The recent encyclicals were not ex-cathedra although involving matters of faith and morals. Unless ex-cathedra, encyclicals, bulls, etc. are not infallible. (See Catholic Encyclopedia, Volumes 5 and 7.)

MILES F. MCDONALD FRANK S. EASBY-SMITH

Brooklyn, N. Y.

Sirs:

I would call attention to an inaccurate statement appearing in TIME, June 1. It is there incorrectly stated that "Pius XI made this infallible pronouncement: 'The regulations legally enacted' etc."

The Holy Father is there merely stating a fact of common observation; he is not speaking ex-cathedra and consequently the declaration is no more infallible than the same statement would be if made by anyone else possessed of the same information concerning the economic conditions in question.

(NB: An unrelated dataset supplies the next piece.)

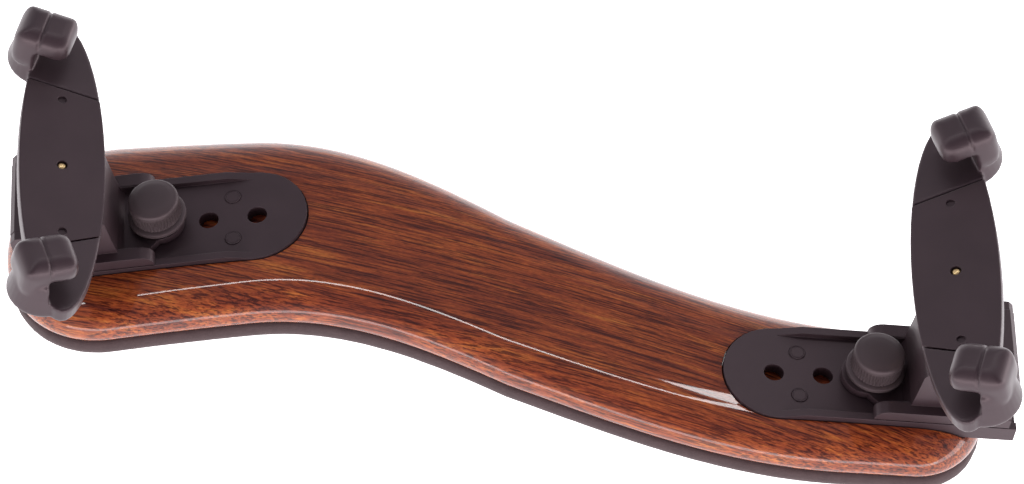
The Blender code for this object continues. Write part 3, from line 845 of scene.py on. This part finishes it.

The Pope speaks ex-cathedra, and in consequence infallibly, when and only when he defines formally that a doctrine is of faith. I will give but one example of such an ex-cathedra pronouncement. It may be found in the Bull Ineffabilis Deus of Pius IX. Rather too long to be quoted verbatim and in full, it runs substantially thus: "By the authority of Our Lord Jesus Christ ... we declare, pronounce and define" that the doctrine which holds the Blessed Virgin Mary to have been "preserved . . . immune from all stain of original sin, has been revealed by God, and is therefore to be firmly and constantly believed by all the faithful."

C. A. PRINDEVILLE, C. M., D. D.

St. Mary's Seminary Perryville, Mo.

TIME erred in stating that in Pope Pius XI's encyclical, Quadragesimo Anno, he was speaking ex-cathedra. The encyclical was issued too late to be subjected to TIME'S usual checking procedure.--ED.

Fight On & On & On

Sirs:

Appreciating your desire to be correct in all statements in your magazine, I call your attention to an article on p. 21 of your issue of May 25, headed "Arizona Overruled" and starting with the words "Angry Arizona."

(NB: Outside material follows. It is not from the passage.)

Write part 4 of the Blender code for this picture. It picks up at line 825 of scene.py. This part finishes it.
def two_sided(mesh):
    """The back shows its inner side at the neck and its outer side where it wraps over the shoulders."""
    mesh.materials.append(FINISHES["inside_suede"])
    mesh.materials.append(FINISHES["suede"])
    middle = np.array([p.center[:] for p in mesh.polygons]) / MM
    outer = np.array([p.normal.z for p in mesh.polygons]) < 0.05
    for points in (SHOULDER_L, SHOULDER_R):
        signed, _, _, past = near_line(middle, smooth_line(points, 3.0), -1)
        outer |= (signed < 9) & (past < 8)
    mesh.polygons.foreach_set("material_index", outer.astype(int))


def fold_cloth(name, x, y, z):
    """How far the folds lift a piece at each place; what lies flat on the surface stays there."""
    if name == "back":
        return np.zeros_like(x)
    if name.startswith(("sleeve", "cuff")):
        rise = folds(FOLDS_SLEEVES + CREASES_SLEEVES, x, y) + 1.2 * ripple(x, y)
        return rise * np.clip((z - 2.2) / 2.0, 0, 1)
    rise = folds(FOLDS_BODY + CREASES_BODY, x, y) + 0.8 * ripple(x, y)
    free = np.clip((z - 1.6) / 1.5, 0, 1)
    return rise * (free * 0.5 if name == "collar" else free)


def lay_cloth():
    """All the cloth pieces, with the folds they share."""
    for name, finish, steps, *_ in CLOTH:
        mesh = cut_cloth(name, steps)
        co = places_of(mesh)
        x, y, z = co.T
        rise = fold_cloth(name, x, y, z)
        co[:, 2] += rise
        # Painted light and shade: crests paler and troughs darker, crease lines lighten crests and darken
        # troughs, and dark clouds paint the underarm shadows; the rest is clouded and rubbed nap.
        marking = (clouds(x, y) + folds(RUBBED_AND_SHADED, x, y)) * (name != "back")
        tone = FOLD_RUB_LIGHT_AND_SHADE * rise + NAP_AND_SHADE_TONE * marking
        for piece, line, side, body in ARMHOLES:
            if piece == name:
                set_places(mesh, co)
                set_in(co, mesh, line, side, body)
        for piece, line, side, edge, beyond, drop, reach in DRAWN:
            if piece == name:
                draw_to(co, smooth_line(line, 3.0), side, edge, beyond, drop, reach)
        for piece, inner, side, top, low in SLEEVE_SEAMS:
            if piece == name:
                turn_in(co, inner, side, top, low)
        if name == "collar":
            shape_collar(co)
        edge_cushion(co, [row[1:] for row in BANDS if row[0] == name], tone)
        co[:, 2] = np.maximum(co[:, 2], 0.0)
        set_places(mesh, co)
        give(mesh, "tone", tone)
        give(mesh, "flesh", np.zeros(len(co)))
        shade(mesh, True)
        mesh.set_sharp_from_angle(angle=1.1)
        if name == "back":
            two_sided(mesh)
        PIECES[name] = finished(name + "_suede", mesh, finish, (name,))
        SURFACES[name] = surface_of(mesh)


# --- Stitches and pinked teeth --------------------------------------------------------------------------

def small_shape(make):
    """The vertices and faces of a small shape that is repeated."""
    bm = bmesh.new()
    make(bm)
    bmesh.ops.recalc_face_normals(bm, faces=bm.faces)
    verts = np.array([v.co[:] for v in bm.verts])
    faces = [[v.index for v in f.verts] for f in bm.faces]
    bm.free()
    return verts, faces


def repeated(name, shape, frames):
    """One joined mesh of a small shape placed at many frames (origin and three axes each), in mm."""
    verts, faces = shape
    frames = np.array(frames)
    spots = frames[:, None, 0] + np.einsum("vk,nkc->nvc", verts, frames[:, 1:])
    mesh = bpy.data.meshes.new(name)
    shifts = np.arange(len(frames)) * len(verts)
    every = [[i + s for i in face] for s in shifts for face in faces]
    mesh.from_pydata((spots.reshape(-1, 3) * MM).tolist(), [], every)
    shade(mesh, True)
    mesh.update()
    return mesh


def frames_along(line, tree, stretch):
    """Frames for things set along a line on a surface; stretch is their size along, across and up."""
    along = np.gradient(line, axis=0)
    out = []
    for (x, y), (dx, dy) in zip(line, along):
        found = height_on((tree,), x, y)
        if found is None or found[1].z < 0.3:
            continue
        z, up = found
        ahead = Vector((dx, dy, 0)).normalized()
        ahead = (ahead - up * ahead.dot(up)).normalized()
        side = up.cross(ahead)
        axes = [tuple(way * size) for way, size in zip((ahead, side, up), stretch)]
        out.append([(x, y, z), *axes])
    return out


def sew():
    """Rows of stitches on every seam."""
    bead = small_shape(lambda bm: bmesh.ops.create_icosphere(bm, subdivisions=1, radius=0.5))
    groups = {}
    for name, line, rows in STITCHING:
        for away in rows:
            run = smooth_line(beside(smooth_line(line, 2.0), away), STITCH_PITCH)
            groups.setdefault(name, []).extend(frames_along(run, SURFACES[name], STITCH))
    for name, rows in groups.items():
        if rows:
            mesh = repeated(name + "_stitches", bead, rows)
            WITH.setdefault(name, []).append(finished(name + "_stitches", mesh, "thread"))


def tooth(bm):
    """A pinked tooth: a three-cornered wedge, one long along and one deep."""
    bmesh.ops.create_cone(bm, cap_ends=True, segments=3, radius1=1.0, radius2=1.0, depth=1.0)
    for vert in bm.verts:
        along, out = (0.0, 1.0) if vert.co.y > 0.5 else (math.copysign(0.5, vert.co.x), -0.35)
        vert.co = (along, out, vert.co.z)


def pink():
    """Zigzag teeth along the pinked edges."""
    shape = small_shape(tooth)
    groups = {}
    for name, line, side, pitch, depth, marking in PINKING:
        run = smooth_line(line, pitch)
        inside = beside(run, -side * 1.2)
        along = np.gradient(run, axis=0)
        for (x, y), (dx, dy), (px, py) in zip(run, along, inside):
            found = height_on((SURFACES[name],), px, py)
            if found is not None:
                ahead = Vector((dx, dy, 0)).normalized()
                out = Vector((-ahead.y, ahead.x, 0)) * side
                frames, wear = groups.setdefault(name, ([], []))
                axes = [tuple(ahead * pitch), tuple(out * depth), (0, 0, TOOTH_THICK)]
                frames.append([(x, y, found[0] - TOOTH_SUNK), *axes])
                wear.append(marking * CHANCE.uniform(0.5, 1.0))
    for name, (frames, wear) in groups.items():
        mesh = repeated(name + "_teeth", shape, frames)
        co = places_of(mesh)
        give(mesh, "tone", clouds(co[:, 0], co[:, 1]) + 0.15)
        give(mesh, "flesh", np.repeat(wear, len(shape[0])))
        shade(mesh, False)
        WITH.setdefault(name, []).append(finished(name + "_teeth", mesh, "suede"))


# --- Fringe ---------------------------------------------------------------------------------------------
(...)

Arizonans, like the 100 Colonial patriots who dressed as Mohawk Indians and threw the tea overboard in Boston Harbor, are not angry but terribly in earnest.

There are too many old pioneers in Arizona who in the early days made their way through cactus and thorn, hunger and thirst, their flintlock rifles ready to repel attack, in order to make Arizona a safe and pleasant place in which to live, for them ever to see Arizona surrender her State rights. While false propaganda has fooled many in the Colorado River fight, and has unwittingly led you into error in the article referred to, yet right must finally triumph, and

(Continued on page 10) in that knowledge we fight on and on and on, regardless of every obstacle.

ANNIE CAMPBELL JONES

Member of House of Representatives Prescott, Ariz.

No Feud

Sirs:

In the issue of TIME under date of June 8, on p. 31 the following appears: "

In Louisville last April, says Editor Edward A. Jonas of the Louisville Herald-Post, were many, a great many, piteously at loose ends, pathetically seeking guidance. ... A personal feud had ruined great institutions, closed banks, precipitated a general bankruptcy. And still its fury raged. . . .' "

In the footnote referred to at the bottom of this column containing the above article, appears this note: "

"* Between Judge Robert Worth Bingham, publisher of the Louisville Courier-Journal and Times, and James B. Brown, editor & publisher of the Herald-Post. Publisher Brown is president of National Bank of Kentucky which, involved with the Caldwell-Lea crash (see p. 19), was closed along with other local banks. Now to reopen, it promises payment in full."

As attorney for Judge Robert W. Bingham, I desire to call your attention to the fact that the above article is untrue and libelous and does him grave injustice and injury. As a matter of fact, any investigation will prove that the closing of the National Bank of Kentucky of this city was not the result of any so-called "personal feud," alleged in the article as existing between Judge Bingham and Mr. James B. Brown, President of said Bank, nor did any such "personal feud" exist, nor did any such alleged "feud ruin great institutions, close banks or precipitate a general bankruptcy."

The failure of the National Bank of Kentucky was due to mismanagement, and precipitated by final affiliation with Caldwell & Co. through control by BancoKentucky Co., and the receiver of said Bank, appointed by the Comptroller of the Currency, now has pending in the Federal Court a suit to recover some $14,000,000 from the directors of said Bank for alleged mismanagement of its affairs.

In view of these facts, which as we have said can be easily verified, we assume that you will promptly publish a retraction and correction of said article. . . .

ARTHUR PETER

Peter, Lee, Tabb, Krieger & Heyburn Louisville, Ky.

Between Louisville Publishers Bingham and Brown exists professional and political rivalry. The editor of Publisher Brown's newspaper called it a feud but TIME was not warranted in accepting this description. TIME deeply regrets the implication that Publisher Bingham had any connection with the collapse of Mr. Brown's National Bank of Kentucky.--ED.

*From the salutation of Roman gladiators on entering the arena--Ave, Imperator, morituri te salutamiis.--ED.